The book Odd Girl Out: the Hidden Culture of Aggression in Girls by Rachel Simmons describes the hidden culture of aggression, where girls fight with body language and relationships instead of fists and knives. In this world, friendship is a weapon, and the sting of a shout pales in comparison to a day of someone’s silence. There is no gesture more devastating than the back turning away. Beneath a chorus of voices, one girl glares at another, then smiles silently at her friend. The next day a ringleader passes around a secret petition asking girls to outline the reasons they hate the targeted girl. The day after that, the outcast sits silently next to the boys in class, head lowered, and shoulders slumped forward. The damage is neat and quiet, the perpetrator and victim invisible.
Students and parents expect schools to be safe, where students can learn and teachers can teach in a warm and welcoming place, free from bullying, intolerance and violence. Teachers and support staff have the right to a safe and harassment-free workplace under their collective agreements. Students however have no special protection and must rely upon adults to keep them safe. As adults and parents, we have a responsibility to ensure incidents of bullying are reported and action is taken.
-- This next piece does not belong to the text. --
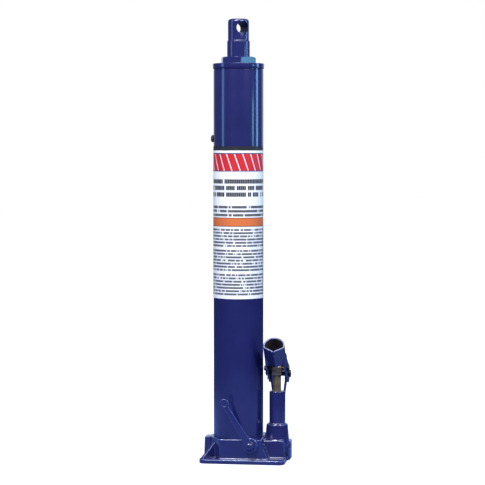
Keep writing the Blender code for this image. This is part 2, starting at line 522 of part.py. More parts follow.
def release_valve(paint, steel, rubber):
    axis = (RELEASE_X, 0, RELEASE_Z)
    place = Matrix.Translation(axis) @ TO_MINUS_Y
    section = [(0, STEM_TIP), (1.6, STEM_TIP), (STEM_R, STEM_TIP + 2.4), (STEM_R, STEM_SHOULDER),
               (2.6, STEM_SHOULDER),
               (2.6, LEVER_OUT - 0.2), (0, LEVER_OUT - 0.2)]
    stem = add("release_stem", moved(turned(section, SMALL_SIDES), place), steel, axis)
    cut(stem, "tapped_hole", moved(rod(1.8, 40, 60, 16), place))
    seal = [(4.6 + 0.75 * math.cos(math.pi * k / 4), 40.6 + 0.9 * math.sin(math.pi * k / 4)) for k in range(8)]
    add("release_o_ring", moved(turned(seal, SMALL_SIDES), place), rubber)
    add("release_gland_washer", moved(ring(3.8, 5.3, 42, 43.6, SMALL_SIDES), place), steel)
    neck = math.degrees(math.asin(LEVER_NECK / LEVER_EYE_R))
    outline = (arc((0, 0), LEVER_HUB_R, 82, 278, 12)
               + arc((LEVER_LENGTH, 0), LEVER_EYE_R, neck - 180, 180 - neck, 16))
    swing = Matrix.Translation(axis) @ Matrix.Rotation(math.radians(-LEVER_TURN), 4, "Y")
    lever = add("release_lever", moved(across_y(outline, LEVER_IN, LEVER_OUT), swing), paint, axis)
    cut(lever, "hub_hole", moved(rod(2.9, 40, 60, 20), place))
    eye = moved(rod(LEVER_HOLE_R, 40, 60, 20), Matrix.Translation((LEVER_LENGTH, 0, 0)) @ TO_MINUS_Y)
    cut(lever, "eye_hole", moved(eye, swing))
    head = [(0, 42), (1.5, 42), (1.5, LEVER_OUT + GAP), (4.3, LEVER_OUT + GAP), (4.3, 52), (3.3, 53), (0, 53)]
    screw = add("lever_screw", moved(turned(head, SMALL_SIDES), place), steel, axis)
    cut(screw, "drive", moved(box((-3, -0.45, 51.8), (3, 0.45, 60)), place))


def main():
    clear_scene()
    paint = finish("blue_paint", (0.028, 0.036, 0.16), 0.32, 0.0)
    steel = finish("ground_steel", (0.52, 0.5, 0.48), 0.28, 1.0)
    dark = finish("dark_steel", (0.05, 0.048, 0.05), 0.5, 1.0)
    bronze = finish("bronze", (0.5, 0.31, 0.12), 0.4, 1.0)
    copper = finish("copper", (0.6, 0.25, 0.13), 0.4, 1.0)
    rubber = finish("black_rubber", (0.02, 0.02, 0.022), 0.7, 0.0)
    paper = finish("label_paper", (0.86, 0.84, 0.82), 0.45, 0.0)
    body = casting_body(paint)
    casting_bosses(body)
    casting_cuts(body)
    casting_passages(body)
    passage_plugs(steel)
    tank(paint, rubber, copper)
    pressure_cylinder(steel, bronze)
    top_nut(paint, rubber)
    ram(paint, steel, rubber)
    filler_plug(rubber)
    label(paper)
    pump(paint, steel, copper, rubber)
    handle_socket(paint)
    link_bars(paint)
    pin_and_cotter("plunger", PIN_A, EAR_OUT + 0.4, dark, dark, (PUMP_X, *PIN_B))
    pin_and_cotter("link_upper", PIN_B, EAR_OUT + 0.3, dark, dark, (PUMP_X, *PIN_C))
    pin_and_cotter("link_lower", PIN_C, LINK_LOW_OUT + 0.4, dark, dark, (PUMP_X, *PIN_C))
    foot_valves(steel, bronze)
    release_valve(paint, steel, rubber)


main()
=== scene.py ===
"""Looks of the long-ram hydraulic jack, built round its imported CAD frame. Lengths in this file are millimetres."""

import json
import math

import bmesh
import bpy
from mathutils import Matrix, Vector

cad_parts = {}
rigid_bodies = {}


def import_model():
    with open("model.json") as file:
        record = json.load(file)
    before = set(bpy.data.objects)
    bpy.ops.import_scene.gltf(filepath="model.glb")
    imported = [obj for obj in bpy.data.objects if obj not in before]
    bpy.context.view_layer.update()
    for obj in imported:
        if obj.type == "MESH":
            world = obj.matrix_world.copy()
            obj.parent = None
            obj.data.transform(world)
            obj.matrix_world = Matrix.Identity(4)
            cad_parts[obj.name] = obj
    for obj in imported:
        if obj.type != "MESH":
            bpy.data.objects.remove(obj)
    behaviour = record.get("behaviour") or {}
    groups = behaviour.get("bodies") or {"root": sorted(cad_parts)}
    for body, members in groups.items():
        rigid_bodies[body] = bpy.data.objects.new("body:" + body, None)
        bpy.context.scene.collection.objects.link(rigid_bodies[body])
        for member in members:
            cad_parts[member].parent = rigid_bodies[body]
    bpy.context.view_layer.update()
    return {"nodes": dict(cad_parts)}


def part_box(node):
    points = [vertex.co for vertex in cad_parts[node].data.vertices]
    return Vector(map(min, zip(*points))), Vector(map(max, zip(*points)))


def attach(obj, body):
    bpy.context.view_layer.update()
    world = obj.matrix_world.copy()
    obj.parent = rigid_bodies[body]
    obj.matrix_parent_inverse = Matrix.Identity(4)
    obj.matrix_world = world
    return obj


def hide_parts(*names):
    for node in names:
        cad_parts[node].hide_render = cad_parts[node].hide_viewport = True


for leftover in list(bpy.data.objects):
    bpy.data.objects.remove(leftover, do_unlink=True)
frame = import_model()

MM = 0.001
FINE = 128
SMALL = 48
TO_MINUS_Y = Matrix.Rotation(math.radians(90), 4, "X")
TO_PLUS_X = Matrix.Rotation(math.radians(90), 4, "Y")
TO_MINUS_X = Matrix.Rotation(math.radians(-90), 4, "Y")


def corners(node):
    """Lowest and highest corner of a CAD node, in millimetres."""
    low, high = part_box(node)
    return low / MM, high / MM


def middle(node):
    low, high = corners(node)
    return (low + high) / 2


# ---------------------------------------------------------------- shapes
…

If nothing is done, the problem will likely get worse.
Researchers have found signs of an apparent connection between bullying and suicide in children, according to a new review of studies from 13 countries. Nevertheless, there is no definitive evidence bullying makes kids more likely to kill themselves. Still, “once we see there’s an association, we can act on it and try to prevent it,” said review lead author Dr. Young-Shin Kim, an assistant professor at Yale University School of Medicine’s Child Study Center. According to international studies, bullying is common and affects anywhere from 9-54% of children. In the United States, many have blamed bullying for spurring acts of violence, including the Columbine High School massacre.
Lori Drew of St. Louis, MO., allegedly helped create a false-identity My Space account to contact Megan Meier-13 years old, who thought she was chatting with a 16-year-old boy named Josh Evans. Josh didn’t exist. Drew was talking to Megan via the Internet to find out what Megan was saying about her daughter, who was a former friend. Megan hung herself at home in October 2006 after receiving Drew’s cruel messages, including one stating the world would be better off without her. This is an extremely rare case of an adult woman posing as a teenage boy but the cyber bullying is very real and very hurtful, notes CBS technology analyst Larry Magid (2008). “About one-third of teens say they have been bullied or harassed online and though suicide is rare, there are plenty of cases where it has led to depression and extreme anxiety”.
Public awareness of bullying has grown in recent years, propelled by the tragedies of youth gun violence. The national conversation on bullying has trained its spotlight mostly on boys and their aggression. Defining bullying in the narrowest of terms, it has focused entirely on physical and direct acts of violence. The aggression of girls, often hidden, indirect, and nonphysical, has gone unexplored. It has not even been called aggression, but instead “what girls do.” Yet women of every age know about it. Nearly all of us have been bystanders, victims or bullies. So many have suffered quietly and tried to forget. Indeed, this has long been one of girlhood’s dark, dirty secrets as described by Rachel Simmons. Nearly every woman and girl has a story. It is time to break the silence and change the story.
What greater gift can we give girls than the ability to speak their truths and honor the truths of their peers? In a world prepared to value all of girls’ feelings and not just some, girls will enjoy the exhilarating freedom of honesty in relationships. They will live without the crippling fear of abandonment. It is my hope that as they, and any woman who has ever been the odd girl out, will step forward and not be a victim but instead an example to others --- By being true to themselves and supporting each other our young girls can become positive role models and leaders.